Of course, these "Social Scientists" really don't understand history, religion or technology, so their "religion" is just a straw man, and mankind, after a short millenium is on the cusp of embracing tech again. Add to this a cybernetic organism that several engineers hid from the "Social Scientists" just in case, which is timed to activate after 1000 years, and you have a very interesting novel, which turns the "alternative history" genre on its head.
Good read, so far.
I have no information on hiring processes, although the three people I have known who joined the foreign service did not have M.A.' (they all spoke a foreign language though, which may be just as good). However, what I was thinking of was this how they are having a hard time with volunteers for duty in Iraq (http://www.washingtonpost.com/wp-dyn...041503145.html). Of course, that may not have resulted in a change in hiring.

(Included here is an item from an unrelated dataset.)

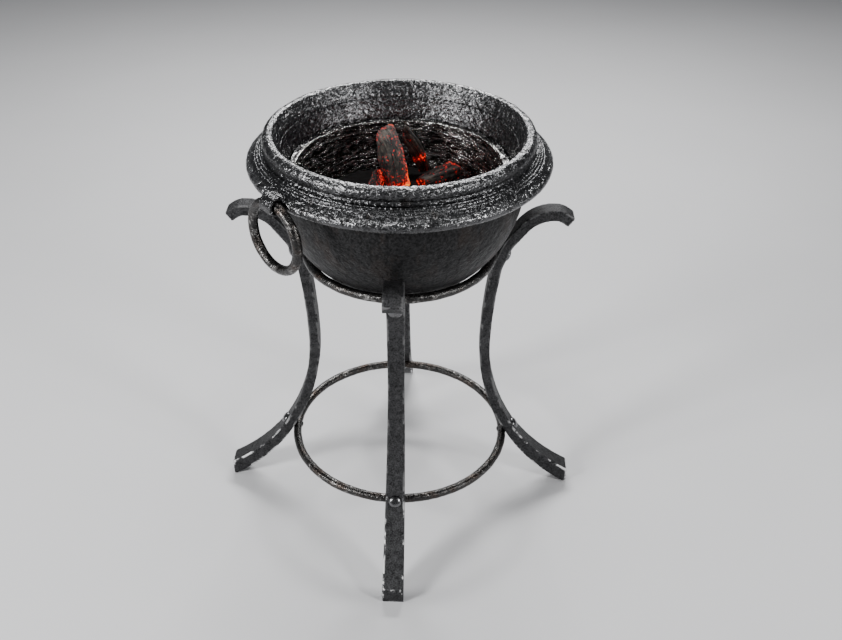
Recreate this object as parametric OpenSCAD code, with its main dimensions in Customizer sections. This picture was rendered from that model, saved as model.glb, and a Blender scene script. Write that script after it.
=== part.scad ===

This actually sort of brings us back to the original question of this thread, which is the shortage of 'non-soldier types' like anthropologists, and Foreign Service Officers in the war zone. I think that if Kivlonic wants to 'get his hands dirty' there should be plenty of opportunity, but maybe there just isn't, outside the military, or an advanced degree. Why is that? And how could we fix that? Would things be better in Iraq if we did?
One place to look into is the George Bush School of Government and Public Service where they are schooling PRT memberrs.
Tom
I'll admit that when *I* was a candidate for the foreign service, John Quincy Adams was Secretary of State.
Just for the record, I passed the written and oral exams but failed my physical because of damage to my knee from an old high school football injury. At the time I was running 8 miles a day and had just finished the season in a grad school basketball league, so go figger.